Designer and builder Nash Martinez transforms vintage castoffs into modern-day fixtures and furnishings
Nash Martinez divides his time between creating one-of-a-kind fixtures and consulting with clients on interior design for both residential and commercial spaces.
In the back of a Salt Lake City warehouse, Nash Martinez fashions his future by reshaping the past. Cloaked in a heavy canvas apron and shirt sleeves rolled up, this fixture designer stands in a cluttered workshop surrounded by remnants of days gone by—vintage lamp parts, boxes of mismatched light bulbs, strands of cloth-covered cable and a crowd of striking forms that look familiar, but not quite.
Each piece in Martinez’s C.G. Sparks gallery demands inspection and a close consideration of its narrative. “Every piece has a tale, and I’m just facilitating its telling,” he says.
The base of a long-forgotten embalming table, a tarnished swing-arm dental tray and a shapely lampshade mold may not serve modern-day functions, yet each is destined to become a unique fixture, furniture piece or objet d’art for Martinez’s growing clientele.
While Martinez may be new to you, his work probably isn’t. His handmade lights illuminate Salt Lake City eateries Pallet and The Copper Onion, and his rare vintage finds like reimagined fixtures and factory cart–like clothing racks keep execs at Nordstrom knocking on his door. Interior designers, showrooms and savvy homeowners similarly turn to him for peculiar pieces that deliver fascination to their rooms.
From rare bulb cages to century-old jointed arms, an edited mix of artfully paired parts form the artist’s light fixtures—each made by hand.
Martinez describes his collection as a mash-up of handcrafted, industrial age, art deco and modern, and one that captures the essence of American products made in the 1920s, ’30s and ’40s. It’s a mix that mesmerizes many. “Customers constantly tell us they didn’t know there was anything like this available in Salt Lake,” says Brandalynn Davis at C.G. Sparks, which sells pieces from the Nash collection.
While Martinez spends much of his time searching for frayed, rusted and inoperative castoffs and transforming them by hand, it would be a mistake to consider him a salvager or tinkerer.

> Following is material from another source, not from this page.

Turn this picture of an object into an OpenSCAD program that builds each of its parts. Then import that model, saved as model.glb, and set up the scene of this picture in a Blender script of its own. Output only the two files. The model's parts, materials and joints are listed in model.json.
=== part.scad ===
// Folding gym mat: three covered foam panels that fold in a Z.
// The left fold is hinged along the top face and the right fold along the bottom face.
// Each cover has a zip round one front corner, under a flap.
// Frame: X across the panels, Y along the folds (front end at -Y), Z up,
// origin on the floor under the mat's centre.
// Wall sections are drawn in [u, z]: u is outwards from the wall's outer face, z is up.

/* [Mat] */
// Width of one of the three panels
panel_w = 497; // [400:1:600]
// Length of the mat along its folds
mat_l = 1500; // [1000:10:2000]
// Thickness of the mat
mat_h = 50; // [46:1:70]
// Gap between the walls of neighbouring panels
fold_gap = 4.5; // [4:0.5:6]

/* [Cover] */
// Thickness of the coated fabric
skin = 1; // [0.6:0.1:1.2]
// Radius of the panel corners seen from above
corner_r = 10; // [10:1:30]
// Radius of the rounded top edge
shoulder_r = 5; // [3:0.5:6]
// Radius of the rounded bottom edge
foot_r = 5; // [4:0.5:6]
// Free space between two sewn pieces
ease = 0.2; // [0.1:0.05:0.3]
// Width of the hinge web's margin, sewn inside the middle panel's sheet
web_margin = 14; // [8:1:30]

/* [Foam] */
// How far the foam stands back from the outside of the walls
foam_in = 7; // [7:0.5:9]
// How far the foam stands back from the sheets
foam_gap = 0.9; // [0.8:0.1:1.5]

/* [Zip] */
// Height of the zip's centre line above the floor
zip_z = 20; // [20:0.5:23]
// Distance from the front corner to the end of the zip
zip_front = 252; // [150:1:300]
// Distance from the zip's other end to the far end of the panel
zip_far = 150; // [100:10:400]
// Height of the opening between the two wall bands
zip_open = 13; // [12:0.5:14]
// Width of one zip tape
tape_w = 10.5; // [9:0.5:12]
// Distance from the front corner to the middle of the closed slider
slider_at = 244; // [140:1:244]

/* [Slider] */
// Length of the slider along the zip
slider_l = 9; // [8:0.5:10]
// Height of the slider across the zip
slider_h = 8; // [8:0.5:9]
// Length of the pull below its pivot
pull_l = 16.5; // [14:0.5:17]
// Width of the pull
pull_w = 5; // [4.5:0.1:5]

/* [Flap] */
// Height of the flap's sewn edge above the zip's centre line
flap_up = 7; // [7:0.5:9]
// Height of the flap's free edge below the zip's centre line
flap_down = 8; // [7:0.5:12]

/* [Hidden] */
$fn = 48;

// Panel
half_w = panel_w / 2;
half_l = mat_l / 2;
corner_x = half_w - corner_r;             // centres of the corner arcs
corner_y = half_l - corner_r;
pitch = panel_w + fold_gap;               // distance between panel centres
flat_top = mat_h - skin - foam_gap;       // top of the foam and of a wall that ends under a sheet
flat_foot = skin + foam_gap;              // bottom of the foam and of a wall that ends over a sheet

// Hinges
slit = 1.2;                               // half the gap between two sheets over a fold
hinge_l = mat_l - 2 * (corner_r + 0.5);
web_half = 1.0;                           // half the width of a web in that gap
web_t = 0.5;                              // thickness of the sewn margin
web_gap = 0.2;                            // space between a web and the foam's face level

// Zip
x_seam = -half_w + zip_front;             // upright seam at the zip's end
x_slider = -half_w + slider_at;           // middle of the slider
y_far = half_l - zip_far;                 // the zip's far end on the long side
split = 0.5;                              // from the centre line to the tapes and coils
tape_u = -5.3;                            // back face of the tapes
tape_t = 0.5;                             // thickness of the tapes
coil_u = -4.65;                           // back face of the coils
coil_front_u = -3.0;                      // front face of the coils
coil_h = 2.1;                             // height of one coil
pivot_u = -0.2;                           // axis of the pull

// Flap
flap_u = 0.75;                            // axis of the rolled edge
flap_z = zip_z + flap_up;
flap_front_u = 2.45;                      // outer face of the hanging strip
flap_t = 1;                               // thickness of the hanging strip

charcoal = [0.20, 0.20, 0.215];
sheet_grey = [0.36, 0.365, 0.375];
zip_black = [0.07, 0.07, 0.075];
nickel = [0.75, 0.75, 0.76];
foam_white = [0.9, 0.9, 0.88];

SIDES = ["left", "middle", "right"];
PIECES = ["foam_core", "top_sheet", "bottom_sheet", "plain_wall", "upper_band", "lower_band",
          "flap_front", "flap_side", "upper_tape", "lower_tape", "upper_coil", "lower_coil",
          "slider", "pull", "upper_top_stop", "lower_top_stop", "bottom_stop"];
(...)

Those terms don’t begin to describe the level of imagination and craftsmanship required to create his pieces. More aptly described, Martinez is an artist who recognizes and develops potential in old, unappreciated objects.
Martinez scours flea markets and antique shows to find unique, collectible pieces like these vintage metal chairs, automated shoe cobbler figure and a Milton Resnick easel.
“I find pieces that have been marginalized and give them new life,” he says of his discoveries found at flea markets and while traveling the country’s backroads. Reinvented, rescaled and reimagined, his rescued ruins run the gamut from century-old light parts and vintage furniture to outmoded laboratory fixtures and rusted factory finds. Their common denominator is a past. “Each piece has a story, and that’s what make it special,” he says. In other words: These pieces have soul.
Martinez discovered his calling 14 years ago, quite by mistake. He purchased an old globe on eBay during the site’s early days, and resold it at a nice profit. Emboldened, he drove from Vancouver, British Columbia, to Portland, Ore., buying every globe and planetary model he could get his hands on and then reselling them with similar success.
This wall-mounted electric scissor lamp was originally gas fueled. It now serves as a retractable sconce.
His product mix expanded to period seating, lighting and decorative arts, and soon he was peddling a range of old and redesigned treasures to clients who clamored for more. He moved to Salt Lake City from Portland in 2010. Today—while he consults on interior design and continues to market collectibles and oddities including a Milton Resnick painting easel, a vintage mirrored dance hall ball and Model T steering wheels—he is known by many for his one-of-a-kind light fixtures created from period parts.
Martinez pulls parts from the shelves in his workshop. An old leather chair, bulb-studded arrow and carved angel bust take temporary residence before being refurbished and sold to clients.
Martinez uses the word articulating frequently when discussing his handmade lights. He creates movement and personality by combining adjustable joints, mismatched retractable arms, rotating sockets and pivoting bases, many originating from early 20th century O.C. White and Fairies fixtures. Sconces reach out on scissored extensions, long-necked lamps nod caged bulbs and dangling pendants wear shapely shades like party hats. While there are witty details, there is also simplicity. “I’m not a fan of ornateness,” he says. “It’s all about the silhouette.”
Martinez describes his creative process as one of deconstructing and reimagining, and the results reflect it. The level of craftsmanship and imagination Martinez infuses into his creations is as captivating as the pieces themselves.